Tout d’abord, par « bloqueurs », nous entendons les cartes que nous avons et qui empêchent l’adversaire d’avoir certaines mains intéressantes. Lorsque nous avons des cartes que l’adversaire pourrait utiliser pour former des mains fortes, on dit que l’on « bloque » certaines de ses mains fortes. On parle alors de « bloqueurs positifs », car c’est nous qui en tirons profit. Dans le cas d’un bluff, les bloqueurs nous aident à améliorer notre fold equity moyenne. En effet, nous pouvons améliorer notre propre fold equity en sélectionnant nos bluffs, même quand nous ne savons rien des tendances de notre adversaire.

On parle de « bloqueurs négatifs » quand nous enlevons des cartes du deck qui pourraient donner à notre adversaire de mauvaises mains, comme quand nous avons l’As de la couleur d’un tirage qui n’est pas rentré.

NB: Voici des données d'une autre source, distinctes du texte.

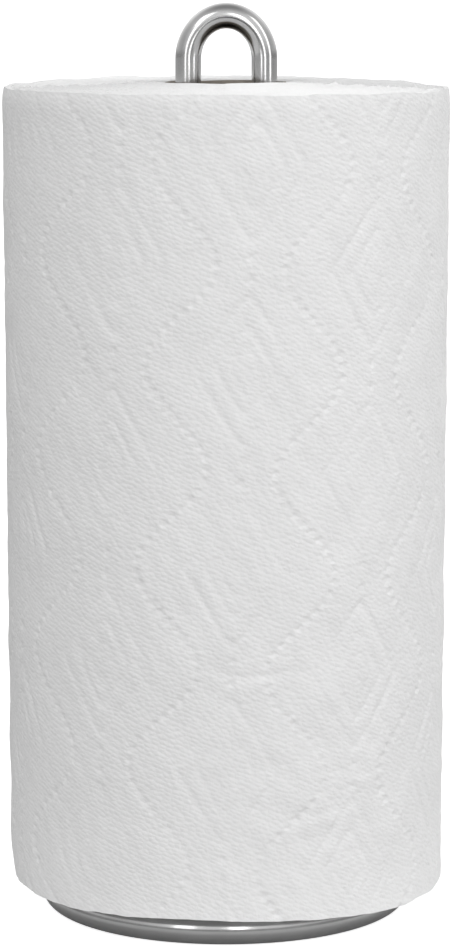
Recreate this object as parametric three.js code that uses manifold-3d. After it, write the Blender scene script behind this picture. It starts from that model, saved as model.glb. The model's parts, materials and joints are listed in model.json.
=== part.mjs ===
// Paper towel holder: a welded rod stand with a loop handle, and a full roll of paper towel on it.
// Millimetres, +Z up. The origin is the centre of the base ring, on the surface that it stands on.
// The loop's legs stand side by side along X, so the loop faces the front, -Y.

import * as THREE from 'three';
import { mergeVertices } from 'three/addons/utils/BufferGeometryUtils.js';
import Module from 'manifold-3d';

// Driving dimensions: the stand
const ROD_DIAMETER = 9; // the loop's rod
const RING_ROD_DIAMETER = 11;
const RING_OUTER_DIAMETER = 131;
const FOOT_BEND_INNER_RADIUS = 8; // where each leg turns outwards to the ring
const LOOP_RISE = 28.5; // the loop's top above the roll's top
const ARCH_RISE = 15; // of the arch's centre line above the straight legs
const LOOP_CLEARANCE = 2.45; // on each side, between the loop's legs and the card core
const BEAD_RADIUS = 2; // weld bead in each corner between a leg and the ring
const BEAD_HALF_SWEEP = THREE.MathUtils.degToRad(35); // how far round the rod a bead reaches, each way

// Driving dimensions: the roll
const CORE_BORE = 40.4;
const CORE_WALL = 0.9;
const ROLL_DIAMETER = 154.6;
const SHEET_WIDTH = 279.4; // the roll's height
const SHEET_LENGTH = 264; // between two perforations
const SHEET_THICKNESS = 0.4;

const GAP = 0.3; // between pieces that touch

// Facets
const ROD_SIDES = 16;
const RING_STEPS = 72;
const ARCH_STEPS = 16;
const FOOT_BEND_STEPS = 8;
const BEAD_SIDES = 12;
const BEAD_STEPS = 8;
const CORE_STEPS = 32; // in each half turn
const ROLL_STEPS = 48; // in each half turn

// What follows from them: the stand
const rodRadius = ROD_DIAMETER / 2;
const ringRodRadius = RING_ROD_DIAMETER / 2;
const ringRadius = RING_OUTER_DIAMETER / 2 - ringRodRadius; // to the rod's centre line
const legX = CORE_BORE / 2 - LOOP_CLEARANCE - rodRadius;
const footBendRadius = FOOT_BEND_INNER_RADIUS + rodRadius;
const footBendX = legX + footBendRadius;
const footBendZ = rodRadius + footBendRadius;

// The core's lower edge sits on the inside of the foot bends, a little above the ring's top.
// Where the bends are too low for that, the roll rests on the ring.
const bendReach = FOOT_BEND_INNER_RADIUS - GAP;
const edgeInFromBendCentre = Math.min(bendReach, Math.max(0, footBendX - CORE_BORE / 2));
const bottomOnBends = footBendZ - Math.sqrt(bendReach ** 2 - edgeInFromBendCentre ** 2);
const rollBottom = Math.max(bottomOnBends, RING_ROD_DIAMETER + GAP);
const rollTop = rollBottom + SHEET_WIDTH;
const archZ = rollTop + LOOP_RISE - rodRadius - ARCH_RISE;

// What follows from them: the roll
const coreRadius = CORE_BORE / 2 + CORE_WALL;
const rollRadius = ROLL_DIAMETER / 2;
const woundRadius = rollRadius - SHEET_THICKNESS - GAP;
const front = -Math.PI / 2;
const tailHalfAngle = SHEET_LENGTH / (rollRadius - SHEET_THICKNESS / 2) / 2;
const perforationHalfAngle = GAP / rollRadius / 2;

const wasm = await Module();
wasm.setup();

const satinNickel = new THREE.MeshStandardMaterial({ color: 0xb9b9b9, roughness: 0.28, metalness: 1 });
const weldMetal = new THREE.MeshStandardMaterial({ color: 0xa2a2a2, roughness: 0.45, metalness: 1 });
const kraftCard = new THREE.MeshStandardMaterial({ color: 0x9a948c, roughness: 0.9, metalness: 0 });
const towelPaper = new THREE.MeshStandardMaterial({ color: 0xf1f1f1, roughness: 0.95, metalness: 0 });

// A rod's centre line in the XZ plane, from flat curves with a number of steps each,
// so that straight stretches take one step and bends take many.
class RodLine extends THREE.Curve {
  constructor(stretches) {
    super();
    this.stretches = stretches;
    this.steps = stretches.reduce((sum, stretch) => sum + stretch.steps, 0);
  }

  getPoint(t, target = new THREE.Vector3()) {
    let step = t * this.steps;
    let stretch = this.stretches[0];
    for (stretch of this.stretches) {
      if (step <= stretch.steps) break;
      step -= stretch.steps;
    }
    const point = stretch.curve.getPoint(Math.min(1, step / stretch.steps));
    return target.set(point.x, 0, point.y);
  }

  getUtoTmapping(u) {
    return u;
  }
}

// The line where a leg's side meets the ring's inner side.
class CornerLine extends THREE.Curve {
  constructor(xSide, ySide) {
    super();
    this.xSide = xSide;
    this.ySide = ySide;
  }

  getPoint(t, target = new THREE.Vector3()) {
    const angle = (2 * t - 1) * BEAD_HALF_SWEEP;
    const z = rodRadius + rodRadius * Math.sin(angle);
    const inFromRing = Math.sqrt(Math.max(0, ringRodRadius ** 2 - (z - ringRodRadius) ** 2));
    return target.set(this.xSide * (ringRadius - inFromRing), this.ySide * rodRadius * Math.cos(angle), z);
  }
}

// A round section of flat sides that touch the circle, with a flat side at the bottom.
function rodSection(radius, sides) {
  const cornerRadius = radius / Math.cos(Math.PI / sides);
  const points = [];
  for (let i = 0; i < sides; i += 1) {
    const angle = ((i + 0.5) * 2 * Math.PI) / sides;
    points.push(new THREE.Vector2(cornerRadius * Math.cos(angle), cornerRadius * Math.sin(angle)));
  }
  return points;
}

function sweptRod(line, steps, radius, sides) {
  const section = new THREE.Shape(rodSection(radius, sides));
  return new THREE.ExtrudeGeometry(section, { extrudePath: line, steps });
}

function ringRod(radius) {
  const profile = rodSection(radius, ROD_SIDES).map((p) => new THREE.Vector2(ringRadius + p.x, p.y));
  profile.push(profile[0].clone());
  const ring = new THREE.LatheGeometry(profile, RING_STEPS);
  return ring.rotateX(Math.PI / 2).translate(0, 0, ringRodRadius);
}

function straightLine(fromX, fromZ, toX, toZ) {
  return new THREE.LineCurve(new THREE.Vector2(fromX, fromZ), new THREE.Vector2(toX, toZ));
}

function arcLine(centreX, centreZ, radius, fromAngle, toAngle) {
  return new THREE.EllipseCurve(centreX, centreZ, radius, radius, fromAngle, toAngle, false);
}

// The arch is half an ellipse, a little taller than it is wide.
function archLine() {
  return new THREE.EllipseCurve(0, archZ, legX, ARCH_RISE, Math.PI, 0, true);
}

// From the ring on the left, up one leg, over the arch, down the other leg and out to the ring.
function loopLine() {
  const up = Math.PI / 2;
  return new RodLine([
    { steps: 1, curve: straightLine(-ringRadius, rodRadius, -footBendX, rodRadius) },
    { steps: FOOT_BEND_STEPS, curve: arcLine(-footBendX, footBendZ, footBendRadius, -up, 0) },
    { steps: 1, curve: straightLine(-legX, footBendZ, -legX, archZ) },
    { steps: ARCH_STEPS, curve: archLine() },
    { steps: 1, curve: straightLine(legX, archZ, legX, footBendZ) },
    { steps: FOOT_BEND_STEPS, curve: arcLine(footBendX, footBendZ, footBendRadius, Math.PI, 3 * up) },
    { steps: 1, curve: straightLine(footBendX, rodRadius, ringRadius, rodRadius) },
  ]);
}

// Along the out-turned ends of both legs, straight across the ring.
function acrossLine() {
  return new RodLine([{ steps: 1, curve: straightLine(-ringRadius, rodRadius, ringRadius, rodRadius) }]);
}

function solidOf(geometry) {
  const bare = geometry.clone();
  bare.deleteAttribute('normal');
  bare.deleteAttribute('uv');
  const merged = mergeVertices(bare);
  return new wasm.Manifold(new wasm.Mesh({
    numProp: 3,
    vertProperties: new Float32Array(merged.attributes.position.array),
    triVerts: new Uint32Array(merged.index.array),
  }));
}

function geometryOf(solid) {
  const mesh = solid.getMesh();
  const geometry = new THREE.BufferGeometry();
  geometry.setAttribute('position', new THREE.BufferAttribute(mesh.vertProperties, 3));
  geometry.setIndex(new THREE.BufferAttribute(mesh.triVerts, 1));
  geometry.computeVertexNormals();
  return geometry;
}

// The loop and both legs are one bent rod, whose ends are coped to fit round the ring.
function uprightGeometry(ringAndGap) {
  const line = loopLine();
  const rod = sweptRod(line, line.steps, rodRadius, ROD_SIDES);
  return geometryOf(solidOf(rod).subtract(ringAndGap));
}

// A bead fills the corner between a leg and the ring, and keeps the gap to both.
function beadGeometry(xSide, ySide, ringAndGap, legsAndGap) {
  const bead = sweptRod(new CornerLine(xSide, ySide), BEAD_STEPS, BEAD_RADIUS, BEAD_SIDES);
  return geometryOf(solidOf(bead).subtract(ringAndGap).subtract(legsAndGap));
}

function tubeGeometry(innerRadius, outerRadius, steps) {
  const section = new THREE.Shape().absarc(0, 0, outerRadius, 0, 2 * Math.PI, false);
  section.holes.push(new THREE.Path().absarc(0, 0, innerRadius, 0, 2 * Math.PI, false));
  return rollLengthOf(section, steps);
}

// A sheet on the outside of the roll, from one angle round to another.
function sheetGeometry(fromAngle, toAngle) {
  const section = new THREE.Shape();
  section.absarc(0, 0, rollRadius, fromAngle, toAngle, false);
  section.absarc(0, 0, rollRadius - SHEET_THICKNESS, toAngle, fromAngle, true);
  section.closePath();
  return rollLengthOf(section, ROLL_STEPS);
}

function rollLengthOf(section, steps) {
  const options = { depth: SHEET_WIDTH, bevelEnabled: false, curveSegments: steps };
  return new THREE.ExtrudeGeometry(section, options).translate(0, 0, rollBottom);
}

function piece(name, geometry, material) {
  const mesh = new THREE.Mesh(geometry, material);
  mesh.name = name;
  return mesh;
}

function stand() {
  const group = new THREE.Group();
  const ringAndGap = solidOf(ringRod(ringRodRadius + GAP));
  const legsAndGap = solidOf(sweptRod(acrossLine(), 1, rodRadius + GAP, ROD_SIDES));
  group.add(piece('base_ring', ringRod(ringRodRadius), satinNickel));
  group.add(piece('upright_loop', uprightGeometry(ringAndGap), satinNickel));
  for (const [xSide, xName] of [[-1, 'left'], [1, 'right']]) {
    for (const [ySide, yName] of [[-1, 'front'], [1, 'back']]) {
      const bead = beadGeometry(xSide, ySide, ringAndGap, legsAndGap);
      group.add(piece(`weld_bead_${xName}_${yName}`, bead, weldMetal));
    }
  }
  return group;
}

function roll() {
  const group = new THREE.Group();
  const tailStart = front - tailHalfAngle + perforationHalfAngle;
  const tailEnd = front + tailHalfAngle - perforationHalfAngle;
  const nextStart = front + tailHalfAngle + perforationHalfAngle;
  const nextEnd = front - tailHalfAngle - perforationHalfAngle + 2 * Math.PI;
  group.add(piece('card_core', tubeGeometry(CORE_BORE / 2, coreRadius, CORE_STEPS), kraftCard));
  group.add(piece('wound_paper', tubeGeometry(coreRadius + GAP, woundRadius, ROLL_STEPS), towelPaper));
  group.add(piece('tail_sheet', sheetGeometry(tailStart, tailEnd), towelPaper));
  group.add(piece('next_sheet', sheetGeometry(nextStart, nextEnd), towelPaper));
  return group;
}

const holder = new THREE.Group();
holder.add(stand(), roll());

export default holder;
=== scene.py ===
"""Paper towel holder: a satin nickel rod stand and a full roll of embossed towel. Blender 4.5."""

import json
import math

import bmesh
import bpy
import numpy as np
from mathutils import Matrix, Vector

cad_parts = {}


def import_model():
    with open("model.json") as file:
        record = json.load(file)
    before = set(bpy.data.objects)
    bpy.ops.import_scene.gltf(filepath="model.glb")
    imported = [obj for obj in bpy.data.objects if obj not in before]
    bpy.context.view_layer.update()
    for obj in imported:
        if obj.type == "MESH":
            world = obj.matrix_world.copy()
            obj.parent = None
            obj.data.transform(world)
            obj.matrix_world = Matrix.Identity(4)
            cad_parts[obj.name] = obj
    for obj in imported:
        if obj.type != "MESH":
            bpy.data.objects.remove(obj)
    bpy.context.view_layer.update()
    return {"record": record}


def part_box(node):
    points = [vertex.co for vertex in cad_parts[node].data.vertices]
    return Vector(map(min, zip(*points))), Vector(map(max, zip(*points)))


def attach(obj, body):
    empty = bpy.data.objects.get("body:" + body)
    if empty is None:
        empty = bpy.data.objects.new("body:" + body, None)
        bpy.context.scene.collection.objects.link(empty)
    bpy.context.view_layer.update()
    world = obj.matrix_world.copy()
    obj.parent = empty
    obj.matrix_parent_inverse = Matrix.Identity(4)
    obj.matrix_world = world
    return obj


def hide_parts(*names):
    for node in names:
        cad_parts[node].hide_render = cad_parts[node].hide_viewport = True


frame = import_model()

MM = 0.001
SEED = 467

# The stand. The rods, the ring and the loop's height come from the frame.
ROD_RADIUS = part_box("upright_loop")[1].y  # the loop's rod
RING_ROD_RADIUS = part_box("base_ring")[1].z / 2
RING_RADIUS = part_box("base_ring")[1].x - RING_ROD_RADIUS  # to the rod's centre line
LOOP_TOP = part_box("upright_loop")[1].z
LEG_X = 13.25 * MM
FOOT_BEND_RADIUS = 12.5 * MM  # to the rod's centre line
ARCH_RISE = 15 * MM  # of the arch's centre line above the straight legs
LOOP_LEAN = 0.001  # to the right, for each unit of height
WELD_OVERLAP = 0.1 * MM  # how far the leg's end is fused into the ring
BEAD_RADIUS = 2.1 * MM
BEAD_HALF_SWEEP = math.radians(42)
BEAD_RIPPLES = 7
BEAD_RIPPLE_RISE = 0.07  # as a share of the bead's radius
ROD_SIDES = 40
RING_STEPS = 192
FOOT_BEND_STEPS = 20
ARCH_STEPS = 48
BEAD_STEPS = 56
BEAD_SIDES = 20

# The roll
ROLL_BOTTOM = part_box("card_core")[0].z
ROLL_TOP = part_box("card_core")[1].z
ROLL_HEIGHT = ROLL_TOP - ROLL_BOTTOM
CORE_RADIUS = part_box("card_core")[1].x
CORE_WALL = 0.9 * MM
CORE_SEAM_LEAD = 83 * MM  # the height in which the card's spiral seam goes round once
CORE_SEAM_SLOPE = math.radians(32)
CORE_SEAM_DEPTH = 0.28 * MM
CORE_SEAM_WIDTH = 0.7 * MM
CORE_RIM_STRAY = 0.12 * MM
CORE_COLUMNS = 128
CORE_ROWS = 260
WOUND_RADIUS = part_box("wound_paper")[1].x
WOUND_BORE = CORE_RADIUS + 0.3 * MM
TURN_PITCH = 0.76 * MM  # from one turn of the web to the next
SHEET_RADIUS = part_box("tail_sheet")[1].x
SHEET_LENGTH = 264 * MM
SHEET_BACK = 1.7 * MM  # from a sheet's mean outer face to its inner face, past the deepest dent
SHEET_ROWS = 324
TAIL_COLUMNS = 300
NEXT_COLUMNS = 254


# ---------------------------------------------------------------- node helpers


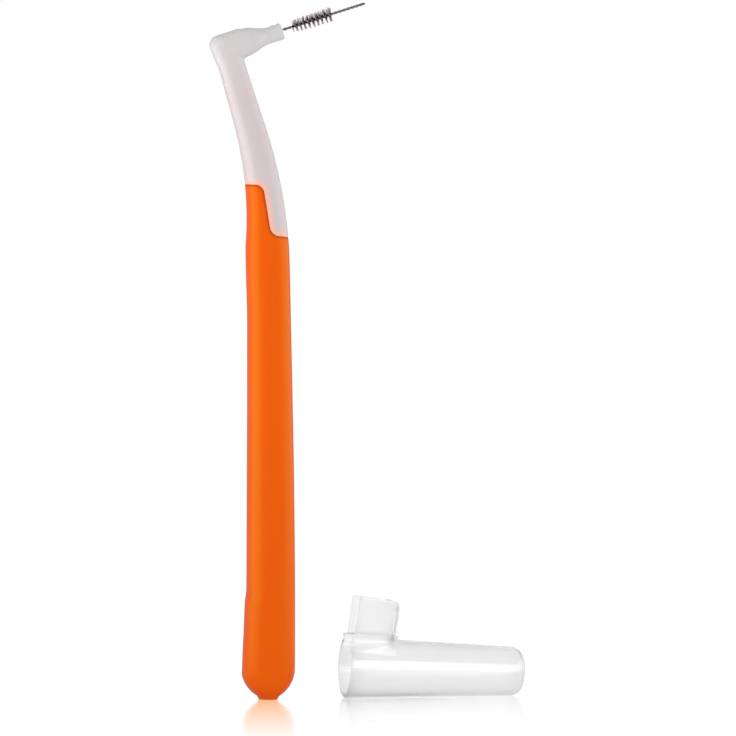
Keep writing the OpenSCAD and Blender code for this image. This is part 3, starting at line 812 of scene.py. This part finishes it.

Revenons maintenant à notre tableau K833. Après le c-bet au flop qui a été suivi, nous pouvons parfois miser à la turn, mais seulement avec des bloqueurs positifs. Nous cherchons à éliminer des combinaisons qui donneraient à notre adversaire de bonnes top paires potentielles, qu’il ne va jamais passer. Il est donc plus intéressant de bluffer dans cette situation avec QJ, qui bloque KQ et KJ (bloqueurs positifs) qu’avec 76 qui bloque des paires inférieures qui pourraient bien passer (bloqueurs négatifs). Sans équité et sans lecture, nous n’avons pas forcément à jouer de manière trop évidente, contrairement à ce que pensent beaucoup de joueurs débutants.

Conclusion

En gagnant en compétence, nous apprenons que le bluff est moins une question d’instinct et de courage que de précision. Comprendre en profondeur les trois ingrédients qui font qu’un bluff est bon, améliorera le taux de réussite de vos bluffs et vous ne jouerez plus de façon agressive sans comprendre pourquoi.